I wondered about that too, but then I thought, maybe the party includes PCs with darkvision who theoretically should be able to see into the room.
 

pemerton

Legend
To be clear, I am not mocking you - your description of your early DMing sounds like you took to it easily. But given the dearth of DMs, I don't think we should be making it harder to people to take it up and learn. Not everyone is a natural storyteller, or easily runs groups and describes settings; for many people, it is an acquired skill, and those boxed descriptions provides that bit of confidence to get them going and lets them more easily focus on other parts of DMing when they are learning.
My experience - both personally as a GM, and of other GMs - is that the hardest bit for most GMs (new or otherwise) isn't narration/describing stuff, but rather is managing the fiction via some other method than just railroading their plot over the top of player action declarations.

The only authored adventures I can think of at the moment that try and respond to this, by providing support for the GM to avoid railroading within the context of the adventure, are Robin Laws' adventures in the HeroWars Narrator's Book.

I think that boxed text tends to exacerbate the issue rather than help with it. Hence my strong preference for something like dot points, that contain the needed information in an easily accesible form, but don't pre-script the adventure.

It may be controversial to mention it due to its authorship, but ZakS"s reworked/reformatted version of Death Frost Doom is an example of what I have in mind. No boxed test, but the use of text layout and font, plus careful choices about how to present descriptions, enable the information to be extracted, including providing for varioius contingencies (some of them mutually exclusive) in a clear way.
 

Satyrn

First Post
I wondered about that too, but then I thought, maybe the party includes PCs with darkvision who theoretically should be able to see into the room.

It assumes so many other things, too. For example:

That the players didn't have an unseen servant opening the door for them, and aren't even near enough to see into the room.
That they don't teleport into the room.
That they haven't already talked to whatever's in the room.
 


iserith

Magic Wordsmith
My experience - both personally as a GM, and of other GMs - is that the hardest bit for most GMs (new or otherwise) isn't narration/describing stuff, but rather is managing the fiction via some other method than just railroading their plot over the top of player action declarations.

I think the easier way to avoid "railroading" is to not run plot-based adventures (or "event-based" as the 5e DMG calls them).
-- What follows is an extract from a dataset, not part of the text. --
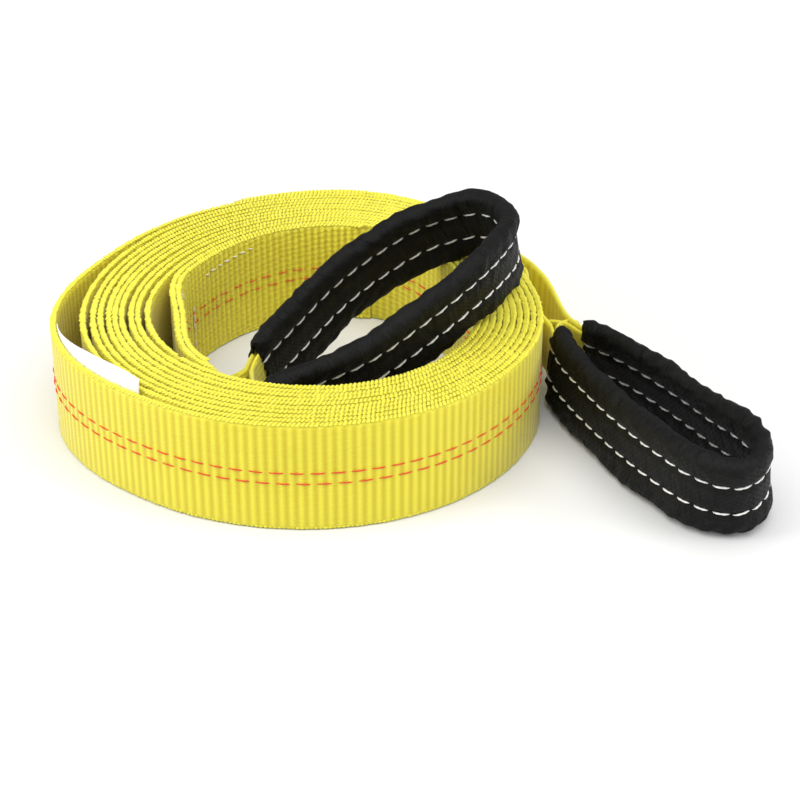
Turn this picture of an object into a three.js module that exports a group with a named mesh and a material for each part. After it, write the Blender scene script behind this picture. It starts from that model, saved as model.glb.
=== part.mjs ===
// A flat tow strap wound up for storage, lying on its edge, with a sleeved eye at each end.
// Millimetres, +Z up. The strap is laid out around the axis of its coil and then moved so that
// the origin is the middle of the underside of its bounding box.

import * as THREE from 'three';

// Webbing
const webbingWidth = 50;
const webbingThickness = 2.5;
const layerGap = 0.3;
const layerPitch = webbingThickness + layerGap;

// Webbing folded in half lengthwise inside each eye
const foldedWidth = webbingWidth / 2;
const foldedThickness = 2 * webbingThickness + layerGap;

// Sleeve around each eye
const sleeveWidth = 42;
const sleeveWall = 1.3;
const sleeveClearance = 0.5;
const sleeveThickness = foldedThickness + 2 * (sleeveClearance + sleeveWall);

// Coil: radius of the strap's centre line, which grows by the pitch in each turn
const coilRadius = 77.3;
const coilShift = { by: 7.9, towards: 5 };
const coilOval = { by: 4.0, towards: 78 };
const coilLobes = { by: 1.7, towards: -47 };
const tightPitch = 2.96;
const loosePitch = 3.96;

// The turns part on the left, each by its own distance, counted from the inside out
const looseSide = -172;
const looseSpread = 75;
const looseTurns = [-0.5, 0, -1.1, -0.8, -1.8, -3.0, -3.3, -4.0, -3.4, 0];
const bulge = { by: 5.7, at: -166, spread: 45, fromTurn: 9.3 };

// Angles at which the strap starts, leaves and ends its laps, in degrees around the coil
const innerLapEnd = 70;
const innerThroat = 240;
const innerLapBow = { by: -9.4, at: 195, spread: 45 };
const fullTurns = 10;
const outerThroat = 20;
const outerLapEnd = 110;
const stepAngle = 10;

// The two eyes: the route of the middle of the webbing, chosen by hand, how far its width tilts
// from upright and towards which side, how far the top edge then leans into the eye, and how far
// from the throat the fold is complete and the sleeve begins
const innerEye = {
  route: [
    [-27, -60, 25.2], [-22.5, -49, 26.8], [-18, -33.5, 30.5], [-11.5, -21.5, 34], [-3.5, -10.5, 38],
    [8.5, 5, 45], [21, 16.5, 52], [37, 28.5, 58.5], [52, 34.5, 65.5], [68.5, 35.5, 71], [82.5, 31.5, 75],
    [91, 19, 75], [92.5, 4, 74.2], [88.5, -9, 74.2], [79, -26.5, 72.5], [65, -39.5, 66], [48.5, -48.5, 56.5],
    [31, -55.5, 46.5], [11.5, -59, 38.5], [-6.5, -62.5, 32], [-18.5, -67, 26],
  ],
  tilt: { by: 28, towards: -114 },
  lean: -3.5,
  taper: 42,
  setback: 28,
};
const outerEye = {
  route: [
    [110.8, 17, 24.8], [113, 0, 23.4], [115.6, -17, 21.9], [121.5, -34, 21.5], [129.5, -53.5, 21.5],
    [140, -75.5, 21.5], [152, -97.5, 22], [165, -115.5, 22], [181, -122.5, 21.8], [192.5, -108, 23.2],
    [191, -92, 23.6], [186, -79.5, 22.6], [179, -66.5, 21.4], [170.5, -50, 21.2], [160, -34, 21.7],
    [148.5, -18, 22.4], [136, -5, 22.9], [124.5, 7, 23.6], [114.8, 22, 24.9],
  ],
  tilt: { by: 20, towards: -92 },
  lean: 6.5,
  taper: 58,
  setback: 44,
};
const eyeStep = 5.5;
const sleeveSides = 12;
const eyeSamples = 2000;

// Label tag, sewn inside the outermost turn
const tagThickness = 0.5;
const tagHeight = 24;
const tagAboveEdge = 8.5;
const tagFrom = -168;
const tagTo = -135;
const tagStep = 3;
const tagTip = 4.5;
const tagGap = 0.4;

const radians = THREE.MathUtils.degToRad;
const up = new THREE.Vector3(0, 0, 1);

// Rises from 0 to 1 and falls back to 0 around an angle, in degrees
function hump(angle, middle, spread) {
  const away = Math.abs(((((angle - middle) % 360) + 540) % 360) - 180);
  return away < spread ? Math.cos((away / spread) * (Math.PI / 2)) ** 2 : 0;
}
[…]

Location-based adventures with boxed text is just the initial work of describing the environment (first step in the play loop) done for the DM. To the extent that reduces the DM's prep time, I'd say that provides good value.
 

Boxed text does no harm, unless you get butt hurt because you can do better and are offended by the suggestion of what to do.
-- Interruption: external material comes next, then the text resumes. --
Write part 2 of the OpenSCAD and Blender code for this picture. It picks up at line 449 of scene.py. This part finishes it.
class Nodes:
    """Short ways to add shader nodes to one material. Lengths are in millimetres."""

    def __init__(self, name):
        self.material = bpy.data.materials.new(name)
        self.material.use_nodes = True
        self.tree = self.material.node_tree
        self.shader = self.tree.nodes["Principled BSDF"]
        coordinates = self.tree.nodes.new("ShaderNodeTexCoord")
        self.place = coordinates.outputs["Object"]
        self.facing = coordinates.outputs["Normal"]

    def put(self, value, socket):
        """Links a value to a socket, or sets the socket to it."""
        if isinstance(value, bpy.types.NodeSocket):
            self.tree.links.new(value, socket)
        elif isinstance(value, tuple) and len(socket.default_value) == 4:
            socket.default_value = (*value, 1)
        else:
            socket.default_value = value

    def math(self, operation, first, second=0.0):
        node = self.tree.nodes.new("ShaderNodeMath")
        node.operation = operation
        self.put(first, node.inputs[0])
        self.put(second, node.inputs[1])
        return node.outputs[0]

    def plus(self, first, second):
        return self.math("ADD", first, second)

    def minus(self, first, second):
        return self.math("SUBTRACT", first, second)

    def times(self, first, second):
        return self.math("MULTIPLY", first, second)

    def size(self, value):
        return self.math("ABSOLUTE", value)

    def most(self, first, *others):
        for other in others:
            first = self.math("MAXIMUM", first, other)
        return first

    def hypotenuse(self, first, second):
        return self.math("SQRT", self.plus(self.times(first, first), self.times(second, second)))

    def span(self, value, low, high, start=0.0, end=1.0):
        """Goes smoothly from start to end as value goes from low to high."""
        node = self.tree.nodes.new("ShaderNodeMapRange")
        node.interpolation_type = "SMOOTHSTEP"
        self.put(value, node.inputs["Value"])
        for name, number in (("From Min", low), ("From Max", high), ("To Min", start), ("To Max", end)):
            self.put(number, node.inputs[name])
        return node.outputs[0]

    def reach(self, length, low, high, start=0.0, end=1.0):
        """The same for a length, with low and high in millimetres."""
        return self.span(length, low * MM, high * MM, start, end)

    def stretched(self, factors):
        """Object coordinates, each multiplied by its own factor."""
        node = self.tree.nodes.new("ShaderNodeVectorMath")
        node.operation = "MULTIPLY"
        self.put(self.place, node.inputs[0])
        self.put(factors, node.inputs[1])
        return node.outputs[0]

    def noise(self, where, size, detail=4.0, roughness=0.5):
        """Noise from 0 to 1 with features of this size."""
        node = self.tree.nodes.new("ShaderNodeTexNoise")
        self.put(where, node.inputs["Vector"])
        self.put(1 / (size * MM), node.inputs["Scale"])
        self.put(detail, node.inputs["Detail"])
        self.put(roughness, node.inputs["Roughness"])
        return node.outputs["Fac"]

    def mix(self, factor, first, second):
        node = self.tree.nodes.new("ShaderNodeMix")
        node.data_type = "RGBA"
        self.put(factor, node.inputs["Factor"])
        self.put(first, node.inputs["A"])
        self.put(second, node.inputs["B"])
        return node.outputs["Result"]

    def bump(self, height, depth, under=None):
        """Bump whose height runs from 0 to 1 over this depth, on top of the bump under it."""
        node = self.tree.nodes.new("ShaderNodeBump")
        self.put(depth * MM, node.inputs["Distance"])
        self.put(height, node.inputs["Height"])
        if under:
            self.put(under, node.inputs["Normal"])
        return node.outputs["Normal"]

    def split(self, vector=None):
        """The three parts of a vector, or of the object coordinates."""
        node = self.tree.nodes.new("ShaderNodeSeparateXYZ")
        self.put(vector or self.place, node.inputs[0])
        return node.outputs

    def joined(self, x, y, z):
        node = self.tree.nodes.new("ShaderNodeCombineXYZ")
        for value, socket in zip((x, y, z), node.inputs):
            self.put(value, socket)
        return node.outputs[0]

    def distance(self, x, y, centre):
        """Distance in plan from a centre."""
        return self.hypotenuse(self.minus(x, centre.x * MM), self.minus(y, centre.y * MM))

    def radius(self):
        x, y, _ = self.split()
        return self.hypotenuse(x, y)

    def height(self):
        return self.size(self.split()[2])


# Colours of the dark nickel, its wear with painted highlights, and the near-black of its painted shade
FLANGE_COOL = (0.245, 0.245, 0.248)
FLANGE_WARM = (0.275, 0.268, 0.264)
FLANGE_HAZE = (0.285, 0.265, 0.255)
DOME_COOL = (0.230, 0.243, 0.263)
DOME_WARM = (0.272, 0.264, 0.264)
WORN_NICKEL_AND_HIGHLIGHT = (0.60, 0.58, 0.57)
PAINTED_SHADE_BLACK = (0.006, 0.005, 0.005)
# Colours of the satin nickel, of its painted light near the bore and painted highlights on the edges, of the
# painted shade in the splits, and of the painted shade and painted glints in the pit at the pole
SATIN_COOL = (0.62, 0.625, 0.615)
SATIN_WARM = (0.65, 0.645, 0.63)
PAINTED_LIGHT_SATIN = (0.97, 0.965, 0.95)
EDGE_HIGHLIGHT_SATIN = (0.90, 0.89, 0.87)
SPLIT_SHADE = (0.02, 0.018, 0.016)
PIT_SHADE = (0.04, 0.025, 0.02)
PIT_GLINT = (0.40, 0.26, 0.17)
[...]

A poorly written module is poorly written, boxed text or not.

Railroading and plot development are not on the list of concerns of first (second or third) time DM's. In my experience, they are worried about:
- giving the players the information they need for an encounter/location
- remember combat rules
- remembering what attacks or abilities to have the NPCs use

Sure, they have probably read the module once or twice. But it didn't make a lot of sense to them, it was all just a bunch of stuff.

Sure bullet points will help them decipher an encounter quickly. But well written boxed text will give them a leg up too, telling them just what to tell the players, assuming a "standard approach".

More important than bullet points, imo, is a concise and well written location entries that follow the same format every time. i.e. the DM know where the creatures are. S/he knows where to find their tactics and what they do. Knows where more details on the location are, etc.
 

Railroading and plot development are not on the list of concerns of first (second or third) time DM's.

This may be true, but it shouldn't be.

Internalizing the deployment of metaplot or play trajectory (if in a confined site like a dungeon) via player-subordinating-Force (either because you learned under a GM who deployed it or because you read a module/ruleset that supports, or seems to, it) as a/the means for a game to achieve forward momentum is something that is not easy to unlearn.

Its many times easier to learn the principles of "Hold on Lightly" and "Play to Find Out What Happens" while learning the techniques that facilitate this right from the get-go.

Then, later, if you have players that want a passive experience of metaplot/setting-tourism down the line (where they aren't responsible for dynamic plot trajectory, but just mild choices with muted results in subtly branching, predetermined paths), that is easy enough to do. Further, through the above experience, you'll more easily/thoroughly understand (a) why they want that passive experience and (b) when/where/why/how to deploy Force to facilitate this.

Coming at the latter from the former is significantly more difficult for a myriad of reasons.
 

This may be true, but it shouldn't be.

Internalizing the deployment of metaplot or play trajectory (if in a confined site like a dungeon) via player-subordinating-Force (either because you learned under a GM who deployed it or because you read a module/ruleset that supports, or seems to, it) as a/the means for a game to achieve forward momentum is something that is not easy to unlearn.

Its many times easier to learn the principles of "Hold on Lightly" and "Play to Find Out What Happens" while learning the techniques that facilitate this right from the get-go.....
Maybe. If you have someone to teach you.

But, as the growth of D&D over the last decade has shown, many many many new players and DMs have no one to teach them (other than innuendos in shows like Stranger Things and Critical Role). They need the game to be accessible. This includes their first module or two to be simple, straight forward and something that they can pick up, skim through, and start playing. Besides, such games may be as far as they ever go, and that's fine if it meets the DM and players desires (even if they "don't know better").

Sandboxing, spontaneous creation or whatever you want to call it take more. More time, more skill, more effort, more interest. Not everyone wants to spend that amount of x.

Sure, if we were to develop a new DM from scratch with the goal of having a world class DM, we would start some how like you mention. But since ~95% of DM will never go there, it's more important that the game be accessible.
 

Dessert Nomad

Adventurer
The Season 8 adventures would make anyone in favour of boxed text... but they actually just demonstrate how not to organise information. Boxed text would at least give the DM a starting point for running those encounters, but I'm not sure if it would save it by itself!

It's not just a matter of organizing information, it's a matter of not including it at all! But I agree, I'm amazed at how much text they'll give to an NPC while managing to not reveal things like... what they even look like, or what their building looks like.